Better financial condition has also meant better educational facilities for children. The foundation has also worked for women empowerment in this area. Training programmes have been arranged for improving the skills of women to generate more income. Advocacy and awareness movements have been launched to educate women panches about their rights and responsibilities.
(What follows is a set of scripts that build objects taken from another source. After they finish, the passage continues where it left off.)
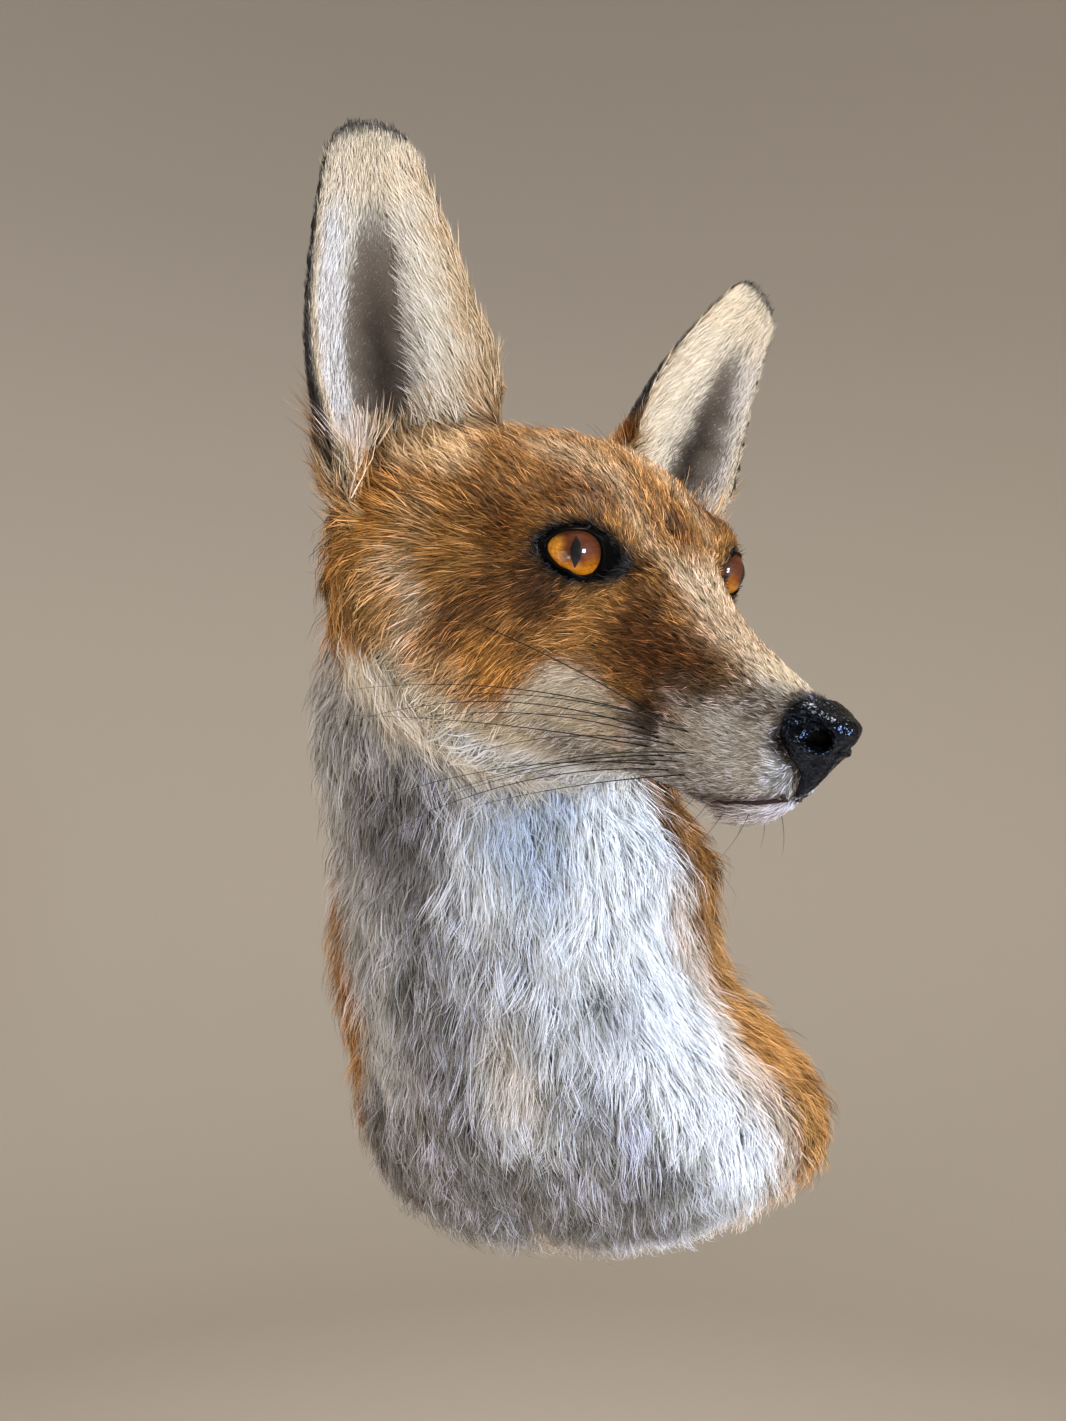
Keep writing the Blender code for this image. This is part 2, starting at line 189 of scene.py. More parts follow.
# Each light's name, place, target, size, power and colour.
LIGHTS = [
    ("window", (1.05, -0.95, 0.06), HEART, (0.3, 0.36), 27, (0.76, 0.89, 1.06)),
    ("lamp", (0.25, -0.35, 1.3), HEART, (0.3, 0.3), 15, (1.0, 0.88, 0.72)),
    ("warm_fill", (-0.85, -0.95, -0.30), HEART, (0.8, 0.8), 5.5, (1.0, 0.90, 0.78)),
    ("low_fill", (-0.30, -0.85, -0.35), (-0.01, -0.2, 0.13), (0.2, 0.2), 0.9, (0.95, 0.97, 1.0)),
    ("rim", (-0.6, 0.9, 0.8), HEART, (0.8, 0.8), 7, (1.0, 0.95, 0.88)),
]
SKY_COLOUR, SKY_STRENGTH = (1.0, 0.96, 0.91, 1), 0.20
# The stage: its floor's height, its reach, the radius of its bend, its top and its columns.
FLOOR, STAGE_REACH, STAGE_BEND, STAGE_TOP, STAGE_COLUMNS = -0.95, 3.0, 0.9, 3.2, 96
BEND_STEPS = 8
STAGE_COLOUR, STAGE_ROUGHNESS = (0.80, 0.73, 0.64), 0.9


def aimed(name, data, place, way):
    """An object at a place that faces some way, as cameras and lights do."""
    thing = bpy.data.objects.new(name, data)
    thing.location = place
    thing.rotation_mode = "QUATERNION"
    thing.rotation_quaternion = Vector(way).to_track_quat("-Z", "Y")
    bpy.context.scene.collection.objects.link(thing)
    return thing


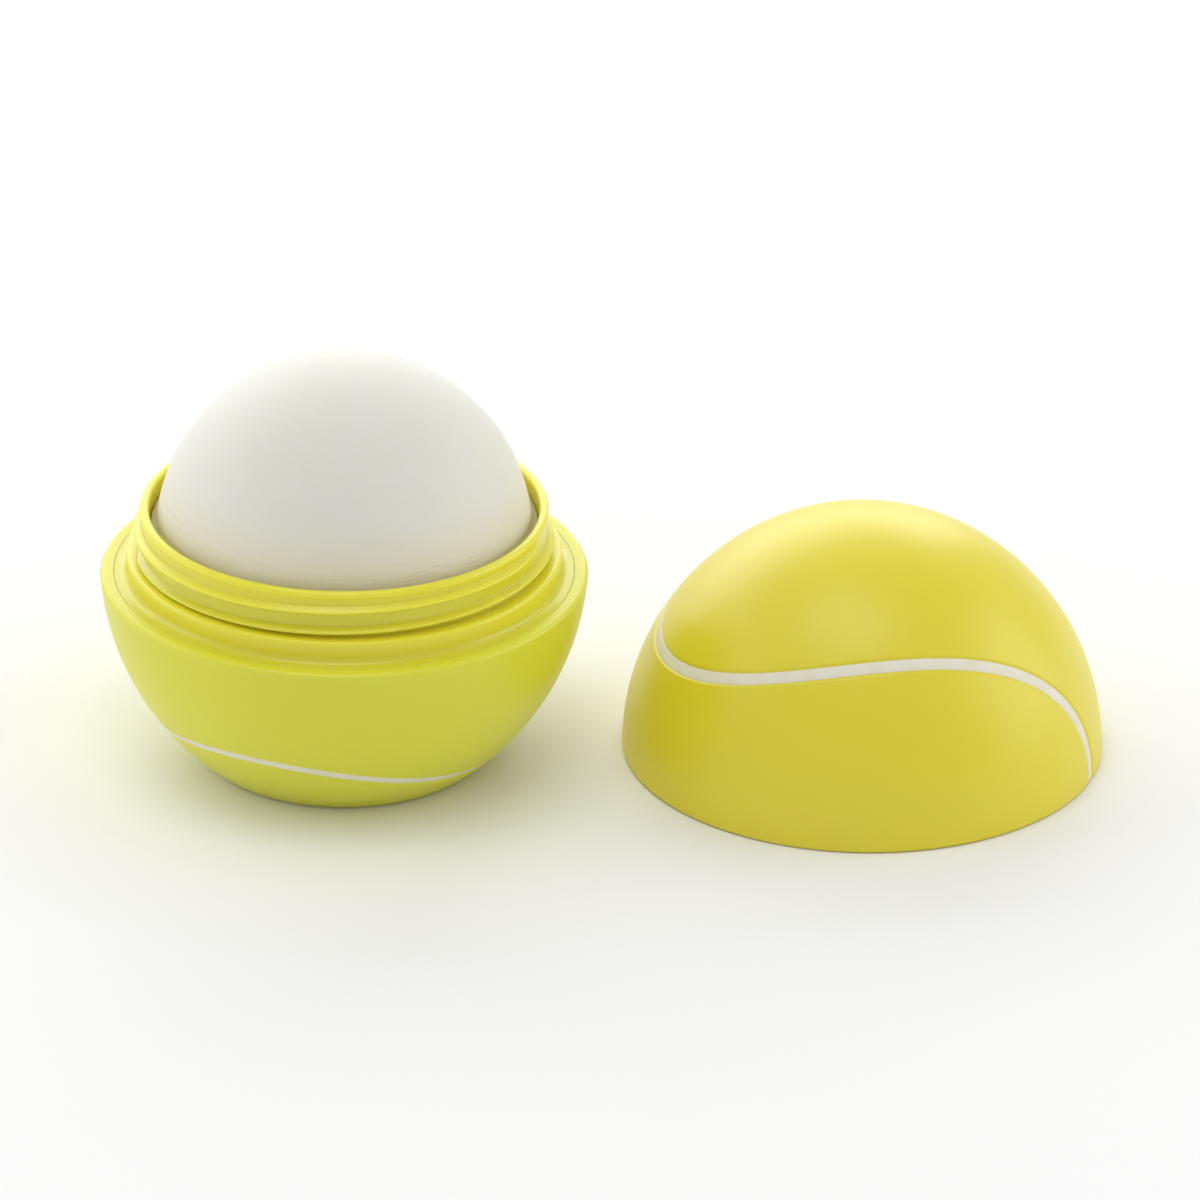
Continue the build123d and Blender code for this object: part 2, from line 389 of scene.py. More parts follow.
@dataclass(frozen=True)
class CastWax:
    """Beeswax and oil balm, cast in a mould: ivory white, soft inside, with faint swirls and smears, and a
    painted warm bounce light and shade near the neck's lip.
    """

    name: str
    colour: str
    oily_colour: str
    # warmer, darker tint near the lip: painted yellow bounce light from the neck and painted shade
    painted_bounce_colour: str = "#e2dcc4"
    roughness: float = 0.56
    swirl: float = 7.0           # size of the cloudy swirls, in mm
    bloom: float = 0.35          # the bloom's 0.05 mm crystals are too fine to show, so drawn coarser
    bloom_height: float = 0.012
    smear_length: float = 4.0    # length of the smears, in mm
    smear_width: float = 0.7
    smear_height: float = 0.16
    lip_height: float = 22.5     # height of the neck's lip, where smears gather, in mm
    smear_reach: float = 5.0     # how far above the lip the smears and the painted bounce reach, in mm
    smear_and_bounce_far: float = 0.12    # share of the smears and of the painted bounce that is left past that

    def material(self) -> bpy.types.Material:
        """Build the shader.

        Returns:
            A new material.
        """
        made, tree, skin, place_in = start_material(self.name)
        swirls = add_node(tree, "ShaderNodeTexNoise", {
            "Vector": place_in, "Scale": 1 / (self.swirl * MM), "Detail": 3.0, "Distortion": 1.2,
        })
        tint = add_node(tree, "ShaderNodeMix", {
            "Factor": swirls.outputs["Fac"], 6: srgb(self.oily_colour), 7: srgb(self.colour),
        }, data_type="RGBA")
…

Nurseries have been set up at various places to distribute saplings of indigenous species free of cost to improve green cover in the area. "Our approach is multi-dimensional and is aimed at improving the lives of people of this area", said Malhotra.

The foundation has so far spent about Rs 3 crore on these projects.

Besides corporate members of the Chamber, national and international agencies such as UNDP, Centre for Environment Education, Rotary International, Rotary India Water Conservation Trust, Palriwala India Foundation, Switzerland, Jesus Christ Church of Latter Day Saints, USA, New Zealand High Commission, which wanted to implement one project in the memory of legendary Mountaineer Sir Edmund Hillary, have contributed money for these projects. Other main donors are Malhotra, Pradip Burman, K.S.Mehta, Sushil Gupta, Sanjay Bhatia, P.K. Rajgarhia, Sandeep Gupta and Satish Bagrodia.

But a lot more needs to done in the area. The foundation will have to set up water-user committees for rational and fair use of water available in the lakes. As income level will further improve and vested interests will develop in using the water to irrigate crops, there will be many powerful beneficiaries who will make an attempt to take maximum share of water from the lakes for their fields and deny the due share to weak and poor farmers especially during the rain deficit years. The foundation will have to ensure that all local partners in the project get their due share and that there is no discrimination.